===== MATERIAL =====

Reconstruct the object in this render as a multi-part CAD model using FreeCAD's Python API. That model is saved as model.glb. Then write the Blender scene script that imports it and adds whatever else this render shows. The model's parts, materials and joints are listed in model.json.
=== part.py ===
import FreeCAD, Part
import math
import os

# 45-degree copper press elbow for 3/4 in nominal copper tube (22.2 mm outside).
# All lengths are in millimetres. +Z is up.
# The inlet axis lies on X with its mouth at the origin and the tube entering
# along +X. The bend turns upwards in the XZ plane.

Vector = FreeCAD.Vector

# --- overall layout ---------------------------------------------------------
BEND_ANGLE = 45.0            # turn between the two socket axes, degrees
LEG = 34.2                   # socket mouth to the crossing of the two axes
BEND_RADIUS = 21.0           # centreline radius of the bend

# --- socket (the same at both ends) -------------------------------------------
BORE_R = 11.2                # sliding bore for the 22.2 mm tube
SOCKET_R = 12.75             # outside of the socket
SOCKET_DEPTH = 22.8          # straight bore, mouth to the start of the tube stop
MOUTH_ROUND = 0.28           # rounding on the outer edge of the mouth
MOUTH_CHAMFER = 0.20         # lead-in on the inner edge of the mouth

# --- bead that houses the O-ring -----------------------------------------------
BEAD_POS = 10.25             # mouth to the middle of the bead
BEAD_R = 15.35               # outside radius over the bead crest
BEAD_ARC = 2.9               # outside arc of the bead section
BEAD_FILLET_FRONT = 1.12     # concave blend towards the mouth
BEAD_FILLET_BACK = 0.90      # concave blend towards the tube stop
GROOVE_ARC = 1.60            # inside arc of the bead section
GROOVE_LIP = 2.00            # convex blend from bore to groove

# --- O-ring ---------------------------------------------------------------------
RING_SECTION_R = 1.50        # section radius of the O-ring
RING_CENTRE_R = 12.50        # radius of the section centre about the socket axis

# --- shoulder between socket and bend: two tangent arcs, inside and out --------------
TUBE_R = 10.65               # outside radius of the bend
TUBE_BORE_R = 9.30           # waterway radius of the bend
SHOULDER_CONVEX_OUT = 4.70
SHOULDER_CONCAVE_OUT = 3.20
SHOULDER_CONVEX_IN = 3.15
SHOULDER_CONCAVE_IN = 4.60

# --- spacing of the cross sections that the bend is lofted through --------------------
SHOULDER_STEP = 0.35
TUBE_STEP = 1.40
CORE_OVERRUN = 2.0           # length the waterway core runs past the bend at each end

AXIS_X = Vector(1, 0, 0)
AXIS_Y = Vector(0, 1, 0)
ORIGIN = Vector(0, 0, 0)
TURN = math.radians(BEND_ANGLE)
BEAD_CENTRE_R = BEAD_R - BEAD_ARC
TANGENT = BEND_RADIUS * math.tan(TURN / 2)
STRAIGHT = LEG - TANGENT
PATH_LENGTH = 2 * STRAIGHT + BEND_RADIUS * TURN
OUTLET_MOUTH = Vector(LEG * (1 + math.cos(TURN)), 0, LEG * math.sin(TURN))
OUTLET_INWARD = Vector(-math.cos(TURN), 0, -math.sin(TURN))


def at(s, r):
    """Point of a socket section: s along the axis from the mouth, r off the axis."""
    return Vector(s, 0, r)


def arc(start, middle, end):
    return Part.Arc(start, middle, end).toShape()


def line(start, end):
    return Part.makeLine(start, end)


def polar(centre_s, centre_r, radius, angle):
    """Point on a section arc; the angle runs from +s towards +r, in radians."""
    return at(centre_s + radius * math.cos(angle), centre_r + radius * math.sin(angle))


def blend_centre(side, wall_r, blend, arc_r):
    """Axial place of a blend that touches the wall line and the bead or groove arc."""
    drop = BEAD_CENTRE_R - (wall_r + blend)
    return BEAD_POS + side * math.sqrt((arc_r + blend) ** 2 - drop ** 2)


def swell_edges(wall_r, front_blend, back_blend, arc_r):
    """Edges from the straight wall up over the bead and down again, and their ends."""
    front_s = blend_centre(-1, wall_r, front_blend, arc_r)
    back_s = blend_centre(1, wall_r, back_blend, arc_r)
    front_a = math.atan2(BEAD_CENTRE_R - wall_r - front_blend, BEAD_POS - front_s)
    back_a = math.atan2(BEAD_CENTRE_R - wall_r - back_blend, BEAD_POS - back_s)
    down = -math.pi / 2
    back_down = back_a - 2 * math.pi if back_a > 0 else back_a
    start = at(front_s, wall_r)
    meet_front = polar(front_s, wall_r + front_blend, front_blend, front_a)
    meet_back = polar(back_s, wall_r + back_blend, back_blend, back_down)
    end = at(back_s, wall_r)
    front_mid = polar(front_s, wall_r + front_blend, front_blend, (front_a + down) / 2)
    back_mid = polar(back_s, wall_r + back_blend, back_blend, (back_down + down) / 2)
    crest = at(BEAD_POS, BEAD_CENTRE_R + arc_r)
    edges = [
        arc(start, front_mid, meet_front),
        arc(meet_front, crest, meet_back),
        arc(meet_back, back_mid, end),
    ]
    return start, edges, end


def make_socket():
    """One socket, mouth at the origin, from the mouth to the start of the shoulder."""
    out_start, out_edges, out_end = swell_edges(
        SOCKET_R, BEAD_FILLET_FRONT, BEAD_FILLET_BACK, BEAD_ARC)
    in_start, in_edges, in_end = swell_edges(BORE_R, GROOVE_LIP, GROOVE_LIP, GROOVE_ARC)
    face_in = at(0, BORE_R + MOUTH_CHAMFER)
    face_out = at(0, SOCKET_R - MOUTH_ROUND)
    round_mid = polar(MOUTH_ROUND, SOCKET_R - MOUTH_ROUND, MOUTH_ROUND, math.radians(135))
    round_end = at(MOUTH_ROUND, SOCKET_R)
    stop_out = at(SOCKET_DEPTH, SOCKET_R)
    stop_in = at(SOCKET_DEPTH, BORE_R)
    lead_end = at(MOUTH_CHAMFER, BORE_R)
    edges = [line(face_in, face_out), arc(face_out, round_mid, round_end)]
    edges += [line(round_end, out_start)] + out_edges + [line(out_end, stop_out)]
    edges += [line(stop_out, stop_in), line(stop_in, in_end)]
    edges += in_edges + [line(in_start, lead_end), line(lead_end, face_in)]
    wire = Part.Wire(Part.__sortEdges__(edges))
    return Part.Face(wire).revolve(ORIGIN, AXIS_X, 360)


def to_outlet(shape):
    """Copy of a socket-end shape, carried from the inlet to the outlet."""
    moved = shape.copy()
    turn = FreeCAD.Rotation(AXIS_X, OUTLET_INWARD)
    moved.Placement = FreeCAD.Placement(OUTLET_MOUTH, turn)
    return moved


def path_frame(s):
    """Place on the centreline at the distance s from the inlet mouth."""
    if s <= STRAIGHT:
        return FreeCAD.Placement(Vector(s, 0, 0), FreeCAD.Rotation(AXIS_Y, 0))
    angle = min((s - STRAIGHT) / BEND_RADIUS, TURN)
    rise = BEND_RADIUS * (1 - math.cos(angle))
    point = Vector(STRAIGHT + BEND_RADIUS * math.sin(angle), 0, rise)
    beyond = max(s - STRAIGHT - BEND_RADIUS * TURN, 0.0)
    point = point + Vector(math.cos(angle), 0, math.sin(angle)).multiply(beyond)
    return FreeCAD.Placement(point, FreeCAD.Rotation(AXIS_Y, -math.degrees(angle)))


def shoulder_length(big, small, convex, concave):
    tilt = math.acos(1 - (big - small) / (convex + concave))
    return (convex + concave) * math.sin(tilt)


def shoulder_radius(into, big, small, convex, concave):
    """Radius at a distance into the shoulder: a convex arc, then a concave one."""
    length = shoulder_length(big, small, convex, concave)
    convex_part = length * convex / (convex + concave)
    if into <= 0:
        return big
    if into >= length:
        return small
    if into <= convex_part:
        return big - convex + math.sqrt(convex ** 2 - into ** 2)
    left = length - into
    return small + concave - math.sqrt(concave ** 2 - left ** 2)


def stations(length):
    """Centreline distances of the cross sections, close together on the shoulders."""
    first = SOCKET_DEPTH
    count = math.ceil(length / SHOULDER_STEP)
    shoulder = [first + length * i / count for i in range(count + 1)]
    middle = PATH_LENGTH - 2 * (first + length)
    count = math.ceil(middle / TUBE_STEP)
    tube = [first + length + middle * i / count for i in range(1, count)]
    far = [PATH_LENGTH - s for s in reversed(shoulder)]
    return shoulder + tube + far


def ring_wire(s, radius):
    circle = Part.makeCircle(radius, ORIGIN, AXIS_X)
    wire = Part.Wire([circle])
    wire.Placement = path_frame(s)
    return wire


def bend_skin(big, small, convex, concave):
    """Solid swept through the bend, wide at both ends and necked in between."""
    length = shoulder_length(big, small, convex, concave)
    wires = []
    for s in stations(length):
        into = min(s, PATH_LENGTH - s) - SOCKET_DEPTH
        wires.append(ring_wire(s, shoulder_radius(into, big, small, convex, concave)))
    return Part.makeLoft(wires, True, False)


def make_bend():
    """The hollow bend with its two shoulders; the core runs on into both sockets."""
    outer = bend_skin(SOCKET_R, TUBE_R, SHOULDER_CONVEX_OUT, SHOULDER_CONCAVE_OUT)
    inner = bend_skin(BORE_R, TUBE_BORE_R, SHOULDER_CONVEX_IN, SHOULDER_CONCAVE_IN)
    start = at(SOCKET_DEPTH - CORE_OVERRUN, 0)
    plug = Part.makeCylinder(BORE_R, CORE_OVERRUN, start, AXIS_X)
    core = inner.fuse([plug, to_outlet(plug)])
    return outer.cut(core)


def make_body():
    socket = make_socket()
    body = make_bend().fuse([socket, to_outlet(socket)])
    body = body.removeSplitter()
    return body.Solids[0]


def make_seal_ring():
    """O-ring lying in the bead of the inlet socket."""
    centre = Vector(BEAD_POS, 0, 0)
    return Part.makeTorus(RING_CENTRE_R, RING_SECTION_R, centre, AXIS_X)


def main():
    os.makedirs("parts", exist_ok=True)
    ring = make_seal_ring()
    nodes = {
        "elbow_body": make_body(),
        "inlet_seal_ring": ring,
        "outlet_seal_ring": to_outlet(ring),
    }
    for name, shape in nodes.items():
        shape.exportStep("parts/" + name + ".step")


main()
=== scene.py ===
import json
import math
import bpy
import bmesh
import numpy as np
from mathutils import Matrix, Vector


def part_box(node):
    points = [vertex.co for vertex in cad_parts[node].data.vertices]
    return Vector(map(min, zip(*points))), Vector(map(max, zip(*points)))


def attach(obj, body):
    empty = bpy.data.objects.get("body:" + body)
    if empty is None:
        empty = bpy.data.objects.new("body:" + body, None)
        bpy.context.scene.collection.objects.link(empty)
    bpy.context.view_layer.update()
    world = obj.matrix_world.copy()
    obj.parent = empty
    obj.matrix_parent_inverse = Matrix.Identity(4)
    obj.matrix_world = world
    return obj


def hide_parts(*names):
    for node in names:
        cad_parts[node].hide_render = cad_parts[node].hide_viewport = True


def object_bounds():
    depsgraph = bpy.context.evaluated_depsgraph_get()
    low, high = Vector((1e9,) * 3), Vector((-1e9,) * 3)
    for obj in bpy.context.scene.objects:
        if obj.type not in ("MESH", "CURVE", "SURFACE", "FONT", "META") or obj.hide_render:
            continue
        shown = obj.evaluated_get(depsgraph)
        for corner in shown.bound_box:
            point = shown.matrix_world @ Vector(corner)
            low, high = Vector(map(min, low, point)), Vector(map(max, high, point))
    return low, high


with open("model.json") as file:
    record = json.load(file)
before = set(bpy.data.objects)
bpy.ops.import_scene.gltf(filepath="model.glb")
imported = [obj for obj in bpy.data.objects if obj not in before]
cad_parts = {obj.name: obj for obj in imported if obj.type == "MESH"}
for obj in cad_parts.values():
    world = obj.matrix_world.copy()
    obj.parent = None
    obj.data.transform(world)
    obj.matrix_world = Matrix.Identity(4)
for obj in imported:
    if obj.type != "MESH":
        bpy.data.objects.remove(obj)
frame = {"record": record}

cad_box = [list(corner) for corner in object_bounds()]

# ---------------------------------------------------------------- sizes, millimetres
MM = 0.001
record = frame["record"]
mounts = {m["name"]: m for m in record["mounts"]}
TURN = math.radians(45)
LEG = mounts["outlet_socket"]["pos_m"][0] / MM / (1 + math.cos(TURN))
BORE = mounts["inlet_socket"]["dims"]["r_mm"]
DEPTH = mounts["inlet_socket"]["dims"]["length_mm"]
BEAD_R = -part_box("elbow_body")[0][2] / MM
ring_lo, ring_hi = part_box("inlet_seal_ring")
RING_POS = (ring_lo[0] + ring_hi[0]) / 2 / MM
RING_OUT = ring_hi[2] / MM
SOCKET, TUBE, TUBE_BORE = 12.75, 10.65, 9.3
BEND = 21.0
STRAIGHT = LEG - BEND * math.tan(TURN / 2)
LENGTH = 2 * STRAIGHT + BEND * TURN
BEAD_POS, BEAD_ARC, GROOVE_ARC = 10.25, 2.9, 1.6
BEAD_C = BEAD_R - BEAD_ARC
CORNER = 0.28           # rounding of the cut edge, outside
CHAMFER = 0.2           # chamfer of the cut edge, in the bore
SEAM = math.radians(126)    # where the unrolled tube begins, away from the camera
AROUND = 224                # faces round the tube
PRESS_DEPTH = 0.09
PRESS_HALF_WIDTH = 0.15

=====

▸ WHAT TO DO
The lines above from the one containing "bpy.context.scene.collection.objects.link(empty)" through the one containing "cad_box = [list(corner)" are to be set down exactly, and no others.

▸ TASK OUTPUT
        bpy.context.scene.collection.objects.link(empty)
    bpy.context.view_layer.update()
    world = obj.matrix_world.copy()
    obj.parent = empty
    obj.matrix_parent_inverse = Matrix.Identity(4)
    obj.matrix_world = world
    return obj


def hide_parts(*names):
    for node in names:
        cad_parts[node].hide_render = cad_parts[node].hide_viewport = True


def object_bounds():
    depsgraph = bpy.context.evaluated_depsgraph_get()
    low, high = Vector((1e9,) * 3), Vector((-1e9,) * 3)
    for obj in bpy.context.scene.objects:
        if obj.type not in ("MESH", "CURVE", "SURFACE", "FONT", "META") or obj.hide_render:
            continue
        shown = obj.evaluated_get(depsgraph)
        for corner in shown.bound_box:
            point = shown.matrix_world @ Vector(corner)
            low, high = Vector(map(min, low, point)), Vector(map(max, high, point))
    return low, high


with open("model.json") as file:
    record = json.load(file)
before = set(bpy.data.objects)
bpy.ops.import_scene.gltf(filepath="model.glb")
imported = [obj for obj in bpy.data.objects if obj not in before]
cad_parts = {obj.name: obj for obj in imported if obj.type == "MESH"}
for obj in cad_parts.values():
    world = obj.matrix_world.copy()
    obj.parent = None
    obj.data.transform(world)
    obj.matrix_world = Matrix.Identity(4)
for obj in imported:
    if obj.type != "MESH":
        bpy.data.objects.remove(obj)
frame = {"record": record}

cad_box = [list(corner) for corner in object_bounds()]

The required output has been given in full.